▶ [Written task] Repeat all of the material exactly as given.

(Parts and joints as JSON)

= = = = = = =

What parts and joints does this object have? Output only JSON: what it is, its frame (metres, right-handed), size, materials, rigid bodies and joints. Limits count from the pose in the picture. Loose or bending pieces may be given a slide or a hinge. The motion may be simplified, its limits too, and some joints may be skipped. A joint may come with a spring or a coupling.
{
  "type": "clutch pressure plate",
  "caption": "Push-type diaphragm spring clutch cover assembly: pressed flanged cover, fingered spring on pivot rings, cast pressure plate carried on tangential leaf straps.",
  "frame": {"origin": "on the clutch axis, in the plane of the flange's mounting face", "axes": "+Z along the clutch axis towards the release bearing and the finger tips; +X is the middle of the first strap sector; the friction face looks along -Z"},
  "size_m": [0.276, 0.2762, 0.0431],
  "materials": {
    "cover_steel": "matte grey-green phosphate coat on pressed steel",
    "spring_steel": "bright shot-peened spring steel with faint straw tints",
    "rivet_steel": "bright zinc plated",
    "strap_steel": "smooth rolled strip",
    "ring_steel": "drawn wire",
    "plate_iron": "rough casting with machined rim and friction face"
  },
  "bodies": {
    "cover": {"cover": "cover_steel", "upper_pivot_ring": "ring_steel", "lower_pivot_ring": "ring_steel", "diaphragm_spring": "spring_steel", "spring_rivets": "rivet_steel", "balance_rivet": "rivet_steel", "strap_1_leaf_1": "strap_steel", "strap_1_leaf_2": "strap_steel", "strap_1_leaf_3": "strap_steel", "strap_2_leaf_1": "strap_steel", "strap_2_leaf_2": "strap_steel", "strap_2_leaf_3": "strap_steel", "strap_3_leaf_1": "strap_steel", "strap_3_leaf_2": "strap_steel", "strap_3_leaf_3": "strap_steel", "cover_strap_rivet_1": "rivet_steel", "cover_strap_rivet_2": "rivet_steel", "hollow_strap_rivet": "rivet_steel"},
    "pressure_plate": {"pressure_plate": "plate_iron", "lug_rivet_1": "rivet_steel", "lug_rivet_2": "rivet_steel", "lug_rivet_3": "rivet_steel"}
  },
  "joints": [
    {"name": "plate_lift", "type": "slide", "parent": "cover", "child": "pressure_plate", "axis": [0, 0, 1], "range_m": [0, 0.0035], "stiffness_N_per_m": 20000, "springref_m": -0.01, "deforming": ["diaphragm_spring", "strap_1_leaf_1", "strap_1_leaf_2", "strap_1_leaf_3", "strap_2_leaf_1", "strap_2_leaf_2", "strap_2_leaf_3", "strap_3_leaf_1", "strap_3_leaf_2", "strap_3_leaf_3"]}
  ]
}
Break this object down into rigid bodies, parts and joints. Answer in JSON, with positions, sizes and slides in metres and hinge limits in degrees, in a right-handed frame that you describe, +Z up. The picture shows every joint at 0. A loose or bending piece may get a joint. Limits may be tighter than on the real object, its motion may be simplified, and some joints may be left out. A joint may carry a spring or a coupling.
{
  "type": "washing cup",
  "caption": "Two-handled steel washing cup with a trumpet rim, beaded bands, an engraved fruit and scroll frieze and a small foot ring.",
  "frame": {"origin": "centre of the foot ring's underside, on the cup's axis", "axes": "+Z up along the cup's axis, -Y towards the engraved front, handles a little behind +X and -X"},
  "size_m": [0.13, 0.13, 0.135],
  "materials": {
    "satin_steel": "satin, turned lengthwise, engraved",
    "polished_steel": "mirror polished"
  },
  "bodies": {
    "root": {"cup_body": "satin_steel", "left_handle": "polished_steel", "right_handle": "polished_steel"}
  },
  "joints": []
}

= = = = = = =

▶ [Problem solution]
What parts and joints does this object have? Output only JSON: what it is, its frame (metres, right-handed), size, materials, rigid bodies and joints. Limits count from the pose in the picture. Loose or bending pieces may be given a slide or a hinge. The motion may be simplified, its limits too, and some joints may be skipped. A joint may come with a spring or a coupling.
{
  "type": "clutch pressure plate",
  "caption": "Push-type diaphragm spring clutch cover assembly: pressed flanged cover, fingered spring on pivot rings, cast pressure plate carried on tangential leaf straps.",
  "frame": {"origin": "on the clutch axis, in the plane of the flange's mounting face", "axes": "+Z along the clutch axis towards the release bearing and the finger tips; +X is the middle of the first strap sector; the friction face looks along -Z"},
  "size_m": [0.276, 0.2762, 0.0431],
  "materials": {
    "cover_steel": "matte grey-green phosphate coat on pressed steel",
    "spring_steel": "bright shot-peened spring steel with faint straw tints",
    "rivet_steel": "bright zinc plated",
    "strap_steel": "smooth rolled strip",
    "ring_steel": "drawn wire",
    "plate_iron": "rough casting with machined rim and friction face"
  },
  "bodies": {
    "cover": {"cover": "cover_steel", "upper_pivot_ring": "ring_steel", "lower_pivot_ring": "ring_steel", "diaphragm_spring": "spring_steel", "spring_rivets": "rivet_steel", "balance_rivet": "rivet_steel", "strap_1_leaf_1": "strap_steel", "strap_1_leaf_2": "strap_steel", "strap_1_leaf_3": "strap_steel", "strap_2_leaf_1": "strap_steel", "strap_2_leaf_2": "strap_steel", "strap_2_leaf_3": "strap_steel", "strap_3_leaf_1": "strap_steel", "strap_3_leaf_2": "strap_steel", "strap_3_leaf_3": "strap_steel", "cover_strap_rivet_1": "rivet_steel", "cover_strap_rivet_2": "rivet_steel", "hollow_strap_rivet": "rivet_steel"},
    "pressure_plate": {"pressure_plate": "plate_iron", "lug_rivet_1": "rivet_steel", "lug_rivet_2": "rivet_steel", "lug_rivet_3": "rivet_steel"}
  },
  "joints": [
    {"name": "plate_lift", "type": "slide", "parent": "cover", "child": "pressure_plate", "axis": [0, 0, 1], "range_m": [0, 0.0035], "stiffness_N_per_m": 20000, "springref_m": -0.01, "deforming": ["diaphragm_spring", "strap_1_leaf_1", "strap_1_leaf_2", "strap_1_leaf_3", "strap_2_leaf_1", "strap_2_leaf_2", "strap_2_leaf_3", "strap_3_leaf_1", "strap_3_leaf_2", "strap_3_leaf_3"]}
  ]
}
Break this object down into rigid bodies, parts and joints. Answer in JSON, with positions, sizes and slides in metres and hinge limits in degrees, in a right-handed frame that you describe, +Z up. The picture shows every joint at 0. A loose or bending piece may get a joint. Limits may be tighter than on the real object, its motion may be simplified, and some joints may be left out. A joint may carry a spring or a coupling.
{
  "type": "washing cup",
  "caption": "Two-handled steel washing cup with a trumpet rim, beaded bands, an engraved fruit and scroll frieze and a small foot ring.",
  "frame": {"origin": "centre of the foot ring's underside, on the cup's axis", "axes": "+Z up along the cup's axis, -Y towards the engraved front, handles a little behind +X and -X"},
  "size_m": [0.13, 0.13, 0.135],
  "materials": {
    "satin_steel": "satin, turned lengthwise, engraved",
    "polished_steel": "mirror polished"
  },
  "bodies": {
    "root": {"cup_body": "satin_steel", "left_handle": "polished_steel", "right_handle": "polished_steel"}
  },
  "joints": []
}